Following the include filter, you can use an exclude
filter to reject portions of what was previously included by the filter policy.
Currently, only filtering by resource and span attributes with the following value types is supported.
bool
double
int
string
Additionally, these intrinsic span attributes may be filtered upon:
name
status
(code)kind
The following intrinsic kinds are available for filtering.
SPAN_KIND_SERVER
SPAN_KIND_INTERNAL
SPAN_KIND_CLIENT
SPAN_KIND_PRODUCER
SPAN_KIND_CONSUMER
Intrinsic keys can be acted on directly when implementing a filter policy. For example:
---
metrics_generator:
processor:
span_metrics:
filter_policies:
- include:
match_type: strict
attributes:
- key: kind
value: SPAN_KIND_SERVER
In this example, spans which are of kind
“server” are included for metrics export.
When selecting spans based on non-intrinsic attributes, it is required to specify the scope of the attribute, similar to how it is specified in TraceQL.

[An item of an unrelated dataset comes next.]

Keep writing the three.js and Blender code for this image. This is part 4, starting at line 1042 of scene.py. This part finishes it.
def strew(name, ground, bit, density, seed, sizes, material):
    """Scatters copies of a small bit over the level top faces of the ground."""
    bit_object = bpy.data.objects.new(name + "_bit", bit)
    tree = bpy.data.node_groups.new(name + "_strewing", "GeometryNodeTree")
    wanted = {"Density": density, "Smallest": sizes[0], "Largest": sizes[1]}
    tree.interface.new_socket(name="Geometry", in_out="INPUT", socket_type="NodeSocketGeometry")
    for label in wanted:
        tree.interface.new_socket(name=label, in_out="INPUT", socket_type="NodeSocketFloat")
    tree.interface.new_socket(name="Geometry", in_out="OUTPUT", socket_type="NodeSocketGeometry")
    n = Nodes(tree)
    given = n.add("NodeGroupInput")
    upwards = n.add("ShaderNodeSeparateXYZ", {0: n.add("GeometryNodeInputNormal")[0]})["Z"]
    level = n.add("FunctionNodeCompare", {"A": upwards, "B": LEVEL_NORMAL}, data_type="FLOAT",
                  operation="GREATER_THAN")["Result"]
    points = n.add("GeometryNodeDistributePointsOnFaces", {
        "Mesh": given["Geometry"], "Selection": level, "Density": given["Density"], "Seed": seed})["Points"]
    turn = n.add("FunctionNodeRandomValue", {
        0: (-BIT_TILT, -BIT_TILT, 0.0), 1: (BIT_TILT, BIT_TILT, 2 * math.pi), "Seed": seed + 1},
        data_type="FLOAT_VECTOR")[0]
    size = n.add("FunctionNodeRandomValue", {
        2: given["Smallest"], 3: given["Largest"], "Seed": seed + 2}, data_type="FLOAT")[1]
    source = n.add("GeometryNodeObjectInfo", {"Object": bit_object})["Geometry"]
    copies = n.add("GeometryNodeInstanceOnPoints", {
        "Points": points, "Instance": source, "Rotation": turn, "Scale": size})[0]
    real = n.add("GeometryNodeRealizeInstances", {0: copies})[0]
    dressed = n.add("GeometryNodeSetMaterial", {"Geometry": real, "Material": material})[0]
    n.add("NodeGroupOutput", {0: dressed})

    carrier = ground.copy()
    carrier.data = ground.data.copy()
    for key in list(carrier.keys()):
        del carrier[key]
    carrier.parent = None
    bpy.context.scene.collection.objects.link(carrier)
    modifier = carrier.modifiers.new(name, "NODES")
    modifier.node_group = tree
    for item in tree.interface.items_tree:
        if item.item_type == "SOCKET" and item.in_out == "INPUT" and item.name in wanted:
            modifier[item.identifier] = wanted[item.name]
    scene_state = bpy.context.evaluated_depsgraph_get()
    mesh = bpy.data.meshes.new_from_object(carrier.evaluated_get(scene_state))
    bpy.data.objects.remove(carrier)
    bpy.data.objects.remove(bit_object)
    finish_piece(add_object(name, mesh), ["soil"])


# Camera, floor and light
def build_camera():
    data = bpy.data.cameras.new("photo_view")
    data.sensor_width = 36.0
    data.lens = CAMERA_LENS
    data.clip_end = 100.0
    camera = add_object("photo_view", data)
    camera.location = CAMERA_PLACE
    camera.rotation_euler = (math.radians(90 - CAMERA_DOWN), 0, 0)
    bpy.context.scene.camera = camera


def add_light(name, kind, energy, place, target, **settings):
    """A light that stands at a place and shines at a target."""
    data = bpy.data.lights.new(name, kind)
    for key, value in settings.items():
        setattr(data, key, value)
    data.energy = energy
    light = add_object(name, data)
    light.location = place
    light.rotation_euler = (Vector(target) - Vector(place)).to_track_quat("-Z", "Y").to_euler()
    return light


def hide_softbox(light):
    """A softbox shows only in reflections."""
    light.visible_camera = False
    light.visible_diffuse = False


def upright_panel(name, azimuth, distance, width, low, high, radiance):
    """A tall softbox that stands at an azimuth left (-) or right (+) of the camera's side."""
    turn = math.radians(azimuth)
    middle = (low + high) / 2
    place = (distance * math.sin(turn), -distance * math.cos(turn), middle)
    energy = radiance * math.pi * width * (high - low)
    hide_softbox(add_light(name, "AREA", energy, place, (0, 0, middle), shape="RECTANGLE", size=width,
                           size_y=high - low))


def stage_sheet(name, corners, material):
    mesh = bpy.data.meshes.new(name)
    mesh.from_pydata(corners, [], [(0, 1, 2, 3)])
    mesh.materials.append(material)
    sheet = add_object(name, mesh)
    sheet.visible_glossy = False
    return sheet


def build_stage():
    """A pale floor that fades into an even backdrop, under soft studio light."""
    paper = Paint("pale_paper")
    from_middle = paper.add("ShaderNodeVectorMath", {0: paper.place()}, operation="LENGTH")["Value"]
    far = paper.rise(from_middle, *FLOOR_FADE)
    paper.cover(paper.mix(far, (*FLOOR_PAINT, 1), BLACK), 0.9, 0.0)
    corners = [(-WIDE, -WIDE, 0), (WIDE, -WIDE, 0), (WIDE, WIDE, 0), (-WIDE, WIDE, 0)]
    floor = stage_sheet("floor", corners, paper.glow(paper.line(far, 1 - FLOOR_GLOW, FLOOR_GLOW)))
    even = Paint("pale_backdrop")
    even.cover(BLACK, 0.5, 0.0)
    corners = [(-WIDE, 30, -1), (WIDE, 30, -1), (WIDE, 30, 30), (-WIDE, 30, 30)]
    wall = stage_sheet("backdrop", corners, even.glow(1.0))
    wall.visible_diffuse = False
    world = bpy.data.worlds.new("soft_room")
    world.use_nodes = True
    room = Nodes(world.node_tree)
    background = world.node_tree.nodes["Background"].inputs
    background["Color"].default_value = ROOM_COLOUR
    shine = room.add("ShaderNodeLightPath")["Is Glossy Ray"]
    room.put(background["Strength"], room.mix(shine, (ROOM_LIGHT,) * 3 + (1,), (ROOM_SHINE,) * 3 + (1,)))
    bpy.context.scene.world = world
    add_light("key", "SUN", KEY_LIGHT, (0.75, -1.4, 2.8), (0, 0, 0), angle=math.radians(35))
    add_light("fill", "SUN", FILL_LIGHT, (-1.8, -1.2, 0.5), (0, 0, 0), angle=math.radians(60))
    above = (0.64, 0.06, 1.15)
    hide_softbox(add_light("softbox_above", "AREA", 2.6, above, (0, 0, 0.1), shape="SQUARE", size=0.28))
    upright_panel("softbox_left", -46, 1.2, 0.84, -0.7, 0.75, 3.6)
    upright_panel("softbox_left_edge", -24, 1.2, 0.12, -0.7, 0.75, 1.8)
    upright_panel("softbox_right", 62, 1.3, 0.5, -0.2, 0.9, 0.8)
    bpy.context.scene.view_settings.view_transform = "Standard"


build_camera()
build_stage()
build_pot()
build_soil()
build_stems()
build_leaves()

For example, if the resource
contains a location
attribute which is to be used in a filter policy, then the reference needs to be specified as resource.location
.
This requires users to know and specify which scope an attribute is to be found and avoids the ambiguity of conflicting values at differing scopes. The following may help illustrate.
---
metrics_generator:
processor:
span_metrics:
filter_policies:
- include:
match_type: strict
attributes:
- key: resource.location
value: earth
In the above examples, we are using match_type
of strict
, which is a direct comparison of values.
You can use regex
, an additional option for match_type
, to build a regular expression to match against.
---
metrics_generator:
processor:
span_metrics:
filter_policies:
- include:
match_type: regex
attributes:
- key: resource.location
value: eu-.*
- exclude:
match_type: regex
attributes:
- key: resource.tier
value: dev-.*
In the above, we first include all spans which have a resource.location
that begins with eu-
with the include
statement, and then exclude those with begin with dev-
.
In this way, a flexible approach to filtering can be achieved to ensure that only metrics which are important are generated.